Nuevo articulo de nuestra editora Cecilia Álvarez González en nuestra sección Palabras Hilvanadas.

                    VEREDAS DE ANTAÑO.

Cecilia Álvarez.

   Reconozco que el progreso es parte de la vida, va de la mano de los avances que nuestra sociedad va adquiriendo y sabemos que, en líneas generales, siempre responde a las necesidades que vamos demandando según va transcurriendo el tiempo. No estoy en contra del progreso, siempre y cuando éste no nos haga sentir desplazados o arrollados por un sentimiento de impotencia.

   Cuando vuelvo a La Palma, recorro con la vista desde la casa de mis padres, desde su azotea, el paisaje con que crecí. Miro detenidamente cada rincón del entorno, divisando Breña Alta, y apenas reconozco aquellos parajes que inundaron mi infancia. Donde había arbustos y morales, ahora se levantan lujosas casas, donde había una casa típica canaria ahora diviso una construcción nueva que nada tiene que ver con lo que era. Se van borrando del mapa de mi paisaje todo aquello que hace un tiempo consideraba tan nuestro, tan apegado a nuestras raíces, a nuestra vida.
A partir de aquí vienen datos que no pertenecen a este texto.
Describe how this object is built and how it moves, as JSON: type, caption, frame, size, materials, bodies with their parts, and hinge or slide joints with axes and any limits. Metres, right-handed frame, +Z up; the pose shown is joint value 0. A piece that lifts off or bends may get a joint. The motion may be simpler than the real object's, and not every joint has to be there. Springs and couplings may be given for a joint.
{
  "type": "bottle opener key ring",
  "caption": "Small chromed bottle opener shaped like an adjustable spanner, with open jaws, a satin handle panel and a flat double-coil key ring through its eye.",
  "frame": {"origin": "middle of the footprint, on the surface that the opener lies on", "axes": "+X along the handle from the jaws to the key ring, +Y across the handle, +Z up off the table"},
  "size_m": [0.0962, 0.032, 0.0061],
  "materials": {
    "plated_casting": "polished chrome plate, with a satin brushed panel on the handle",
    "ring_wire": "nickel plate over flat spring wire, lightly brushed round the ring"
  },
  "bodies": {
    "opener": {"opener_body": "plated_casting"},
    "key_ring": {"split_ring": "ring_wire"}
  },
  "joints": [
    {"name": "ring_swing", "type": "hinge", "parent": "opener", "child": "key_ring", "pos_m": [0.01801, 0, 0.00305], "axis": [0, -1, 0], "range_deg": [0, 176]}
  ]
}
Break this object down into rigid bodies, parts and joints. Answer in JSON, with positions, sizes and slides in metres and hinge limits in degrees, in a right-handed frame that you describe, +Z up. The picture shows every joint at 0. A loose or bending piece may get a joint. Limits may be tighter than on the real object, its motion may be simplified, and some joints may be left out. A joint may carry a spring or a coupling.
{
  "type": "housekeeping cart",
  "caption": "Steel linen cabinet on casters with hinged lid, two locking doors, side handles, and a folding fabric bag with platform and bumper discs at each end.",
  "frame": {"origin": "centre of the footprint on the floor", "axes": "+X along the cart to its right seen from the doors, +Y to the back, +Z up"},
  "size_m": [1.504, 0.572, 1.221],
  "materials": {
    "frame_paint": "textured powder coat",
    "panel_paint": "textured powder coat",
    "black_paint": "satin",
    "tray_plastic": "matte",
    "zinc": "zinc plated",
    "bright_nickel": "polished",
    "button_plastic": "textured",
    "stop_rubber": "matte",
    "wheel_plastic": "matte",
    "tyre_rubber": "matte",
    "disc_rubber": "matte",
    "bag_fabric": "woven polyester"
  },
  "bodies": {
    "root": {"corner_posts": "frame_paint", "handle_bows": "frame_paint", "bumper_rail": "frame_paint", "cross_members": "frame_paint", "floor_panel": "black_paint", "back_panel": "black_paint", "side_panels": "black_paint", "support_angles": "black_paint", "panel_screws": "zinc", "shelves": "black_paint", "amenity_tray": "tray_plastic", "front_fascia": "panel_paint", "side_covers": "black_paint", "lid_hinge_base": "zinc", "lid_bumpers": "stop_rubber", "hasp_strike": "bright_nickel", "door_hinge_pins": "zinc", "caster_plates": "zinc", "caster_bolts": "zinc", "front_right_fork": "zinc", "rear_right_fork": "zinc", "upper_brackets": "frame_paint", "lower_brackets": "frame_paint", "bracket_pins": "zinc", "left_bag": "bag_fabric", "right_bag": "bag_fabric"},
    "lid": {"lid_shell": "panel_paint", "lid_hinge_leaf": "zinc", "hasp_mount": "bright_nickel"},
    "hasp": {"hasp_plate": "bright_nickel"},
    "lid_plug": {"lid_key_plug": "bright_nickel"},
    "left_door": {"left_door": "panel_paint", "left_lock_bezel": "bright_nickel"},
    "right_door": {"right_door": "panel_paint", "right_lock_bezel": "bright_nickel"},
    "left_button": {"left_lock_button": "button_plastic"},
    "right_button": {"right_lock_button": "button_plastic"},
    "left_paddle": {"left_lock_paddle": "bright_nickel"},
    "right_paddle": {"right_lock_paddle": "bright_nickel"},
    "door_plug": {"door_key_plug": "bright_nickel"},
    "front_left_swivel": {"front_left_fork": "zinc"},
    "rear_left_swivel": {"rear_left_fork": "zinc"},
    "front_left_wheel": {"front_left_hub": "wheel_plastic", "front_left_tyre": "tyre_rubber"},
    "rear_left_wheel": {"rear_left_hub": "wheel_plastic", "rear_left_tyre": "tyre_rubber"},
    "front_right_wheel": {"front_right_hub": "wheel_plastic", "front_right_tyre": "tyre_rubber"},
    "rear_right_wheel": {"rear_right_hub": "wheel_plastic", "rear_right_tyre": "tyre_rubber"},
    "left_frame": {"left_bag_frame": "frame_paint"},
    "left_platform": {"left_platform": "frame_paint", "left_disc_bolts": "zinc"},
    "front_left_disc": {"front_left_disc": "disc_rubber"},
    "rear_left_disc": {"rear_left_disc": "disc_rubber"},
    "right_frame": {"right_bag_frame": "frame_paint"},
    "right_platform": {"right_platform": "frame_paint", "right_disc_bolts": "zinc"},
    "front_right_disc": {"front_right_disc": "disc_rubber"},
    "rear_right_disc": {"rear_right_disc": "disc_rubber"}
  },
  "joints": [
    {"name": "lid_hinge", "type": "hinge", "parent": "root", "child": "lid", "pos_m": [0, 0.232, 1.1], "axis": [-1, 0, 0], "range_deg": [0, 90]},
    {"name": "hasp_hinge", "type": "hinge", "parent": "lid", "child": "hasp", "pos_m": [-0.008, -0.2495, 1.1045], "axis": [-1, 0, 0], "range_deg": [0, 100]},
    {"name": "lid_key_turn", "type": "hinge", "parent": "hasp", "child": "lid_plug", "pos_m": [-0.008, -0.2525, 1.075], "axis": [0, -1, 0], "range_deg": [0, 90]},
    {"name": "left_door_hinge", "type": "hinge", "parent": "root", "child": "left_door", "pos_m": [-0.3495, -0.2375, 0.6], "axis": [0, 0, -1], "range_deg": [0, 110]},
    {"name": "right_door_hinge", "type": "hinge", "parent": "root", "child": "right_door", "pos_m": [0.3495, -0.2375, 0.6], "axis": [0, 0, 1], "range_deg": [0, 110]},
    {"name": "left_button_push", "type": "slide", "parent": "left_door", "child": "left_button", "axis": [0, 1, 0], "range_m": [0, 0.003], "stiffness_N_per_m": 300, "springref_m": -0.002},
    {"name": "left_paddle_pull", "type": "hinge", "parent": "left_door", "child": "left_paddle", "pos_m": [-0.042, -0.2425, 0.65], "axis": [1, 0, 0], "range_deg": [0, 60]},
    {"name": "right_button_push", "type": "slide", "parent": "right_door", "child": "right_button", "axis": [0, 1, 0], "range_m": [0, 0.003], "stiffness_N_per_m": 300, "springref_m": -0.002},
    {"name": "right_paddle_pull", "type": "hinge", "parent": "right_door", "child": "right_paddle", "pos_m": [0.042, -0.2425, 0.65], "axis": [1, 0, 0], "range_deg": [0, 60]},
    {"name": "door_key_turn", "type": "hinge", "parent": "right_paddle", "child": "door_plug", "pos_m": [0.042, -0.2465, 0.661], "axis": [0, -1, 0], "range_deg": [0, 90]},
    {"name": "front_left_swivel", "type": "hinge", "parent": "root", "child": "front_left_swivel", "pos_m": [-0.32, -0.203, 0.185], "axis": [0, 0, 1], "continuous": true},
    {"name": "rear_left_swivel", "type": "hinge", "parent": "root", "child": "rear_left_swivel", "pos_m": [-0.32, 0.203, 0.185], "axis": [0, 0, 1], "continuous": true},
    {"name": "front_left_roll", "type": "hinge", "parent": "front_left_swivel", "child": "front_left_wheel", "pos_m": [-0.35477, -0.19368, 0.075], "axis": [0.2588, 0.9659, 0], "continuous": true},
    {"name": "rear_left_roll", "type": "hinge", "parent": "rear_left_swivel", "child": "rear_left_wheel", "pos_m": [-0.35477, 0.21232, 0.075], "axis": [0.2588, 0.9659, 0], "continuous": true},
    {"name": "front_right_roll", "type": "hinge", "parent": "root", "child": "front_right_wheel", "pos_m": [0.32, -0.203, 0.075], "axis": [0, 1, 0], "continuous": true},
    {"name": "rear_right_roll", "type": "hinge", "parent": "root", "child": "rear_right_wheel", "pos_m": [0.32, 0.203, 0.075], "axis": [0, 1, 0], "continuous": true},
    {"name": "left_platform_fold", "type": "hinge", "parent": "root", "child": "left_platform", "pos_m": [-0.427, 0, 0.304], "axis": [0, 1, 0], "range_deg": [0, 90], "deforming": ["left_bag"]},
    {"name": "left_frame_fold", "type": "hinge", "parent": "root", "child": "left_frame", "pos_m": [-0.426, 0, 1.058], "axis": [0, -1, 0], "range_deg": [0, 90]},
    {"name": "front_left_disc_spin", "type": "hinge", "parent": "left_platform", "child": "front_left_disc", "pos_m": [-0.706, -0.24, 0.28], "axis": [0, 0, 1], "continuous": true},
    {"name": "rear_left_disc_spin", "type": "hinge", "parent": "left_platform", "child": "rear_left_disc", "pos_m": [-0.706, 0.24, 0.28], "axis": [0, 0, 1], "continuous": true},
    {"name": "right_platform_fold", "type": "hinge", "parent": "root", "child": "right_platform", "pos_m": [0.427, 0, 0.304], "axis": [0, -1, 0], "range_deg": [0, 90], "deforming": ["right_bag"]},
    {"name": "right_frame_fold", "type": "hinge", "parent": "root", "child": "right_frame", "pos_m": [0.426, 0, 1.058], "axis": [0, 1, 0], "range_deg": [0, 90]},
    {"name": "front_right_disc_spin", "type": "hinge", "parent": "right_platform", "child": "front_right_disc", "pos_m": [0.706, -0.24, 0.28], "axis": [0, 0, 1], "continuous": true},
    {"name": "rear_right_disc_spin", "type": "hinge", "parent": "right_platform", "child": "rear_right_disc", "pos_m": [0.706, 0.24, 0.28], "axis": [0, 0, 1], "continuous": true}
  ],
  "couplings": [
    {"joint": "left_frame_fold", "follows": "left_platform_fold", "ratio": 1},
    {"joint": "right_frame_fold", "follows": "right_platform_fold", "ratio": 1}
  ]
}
   Mi infancia está llena de caminos y veredas. Mis pasos seguían aquellos estrechos senderos que me llevaban, felizmente, a cualquier parte. Cuando lo hacía, mis pequeños pies iban sorteando la tierra y las piedras, con el cuidado de no caer, pero disfrutando de cada instante de mi recorrido, en el que el mar y la cumbre eran mis asiduos acompañantes, cuando no unas manos paternas que cuidaban de mí en aquellas empedradas veredas. Pero ya no están. El tiempo y el progreso las han sustituido por caminos vecinales de asfalto, donde resulta difícil dejar nuestras huellas, donde ya las piedras no molestan, donde la tierra ha quedado sepultada y, con ella, todos nuestros recuerdos.

   Hace algunos años, llevada por un  sentimiento de nostalgia, quise volver a pasar por una de aquellas veredas de antaño. Quise recuperar, por unos momentos, lo que fui, y, sobre todo, lo que sentí, pero ya era demasiado tarde. No quedaba ni rastro de aquel sendero de infancia, repleto de huellas de una niña que iba pisando donde pisaba su padre. En aquel intento de volver a recorrerlo, sólo encontré zarzas entre una vegetación que había crecido a destajo y que hacía imposible mi empeño de continuar mi paseo por el pasado. Sentí la impotencia de no poder recuperar mis recuerdos y resignada al saber que continuar en mi empeño sólo era comparable a intentar abrirse paso en una selva. Y retrocedí.

   Tal vez sea mejor así. Tal vez la mala hierba y el zarzal me hayan hecho el mejor regalo que aquella vereda podía hacerme. Aquella vegetación silvestre y desmedida estaba salvaguardando una feliz etapa de mi vida que nadie me podría quitar jamás. Sigue estando allí, aunque no pueda pasar nuevamente. Aquella vereda de antaño ha sido presa del olvido, reposa a través del tiempo sin que nadie la eche de menos, excepto yo. Seguramente, sigue guardando, a escondidas y en silencio, las flores que siempre crecieron a su paso: las alegres trebinas que surgían después de la lluvia, los geranios que alguien plantó algún día y las bellas flores de los bejeques, también amigas de la lluvia, que crecían como racimos amarillos a los lados del camino o entre las piedras de las paredes que bordeaban aquella entrañable vereda.

   Lo sé, sólo es una cuestión de nostalgia, tan añeja como entrañable.